A causal relationship is very difficult to conclude in anything but a randomized controlled experiment, and one of the reasons is the possible existence of confounding factors or lurking variables.  A confounding factor is a variable not accounted for that correlates with  both the independent and the dependent variables in an experiment of study's design. For example, researchers observe that there is a definite correlation between sale of sunglasses and instances of  drowning deaths.  The researchers conclude that the sale of sunglasses is causing more drowning deaths because people who wear sunglasses sometimes have difficulty seeing and could fall into a pool of water. 

Obviously the researchers' conclusion is not valid.  During the warm seasons, more people purchase sunglasses. Additionally, during the warm seasons more people go swimming, which in turn will lead to more instances of drowning deaths.  The confounding factor or lurking variable in this case is the temperature.

A Freakonomics Movie: Correlation vs Causality:

Watch this short video to see how confounding factors can get in the way. Search the Freakonomics website for other, sometimes hard to believe examples of lurking variable.

Source: http://www.freakonomics.com/videos/#originals search "correlation vs causality"


In a small group setting or in a virtual group (using  Facebook, Twitter or other social media), discuss the following research study summaries. Brainstorm with your fellow group members the possible confounding factors that could  be present that the researchers did not  take into consideration.

Study #1:  Researchers found that women who don't work during pregnancy tend to have healthier babies.  The conclude that going to work while pregnant can have a harmful impact on the health of the child.

Study #2:  Researchers found that adults going out to eat after 9:00 PM tend to wake up the next morning with headaches more often.  They conclude that restaurants lower theirs standards as the night get later and as a result the consumers don't feel well the next morning.

Study #3:  Researchers looked at countries around the world and found a positive correlation between CO2 emissions and life expectancy. They concluded that carbon dioxide emissions are good for your health.

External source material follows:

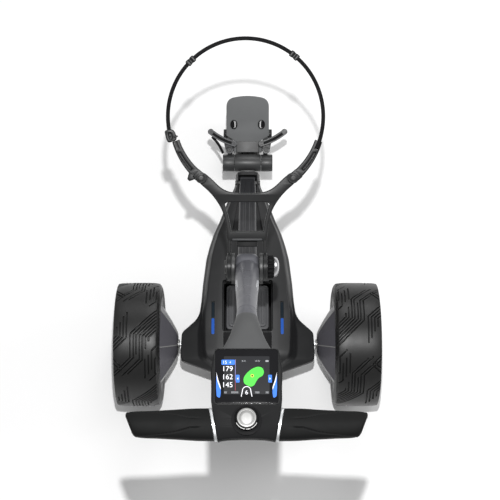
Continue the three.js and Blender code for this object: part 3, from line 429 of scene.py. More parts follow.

Study #4:  Researchers found that students who eat breakfast tend to have better test scores than students who don't.  They conclude that eating breakfast makes students better learners.


Inference is the act or process of deriving logical conclusions from premises known (or assumed) to be true. Using critical thinking skills to review and examine that process is an important part of learning in college, and ultimately is an important life-long skill. If you can successfully discuss inference results in the context of an issue at hand, you serve a valuable role in your workplace, your community and the world.

Additional Resources

"Fallacy: Composition" The Nizkor Project. http://www.nizkor.org/features/fallacies/composition.html

Kurland, D. "Inference: The Process." How Language Really Works: The Fundamentals of Critical Reading and Effective Writing. http://www.criticalreading.com/inference_process.htm

Ma, D. "A Case of Restaurant Arson and the Reasoning of Statistical Inference." Introductory Statistics. http://introductorystats.wordpress.com/2011/10/25/a-case-of-restaurant-arson-and-the-reasoning-of-statistical-inference.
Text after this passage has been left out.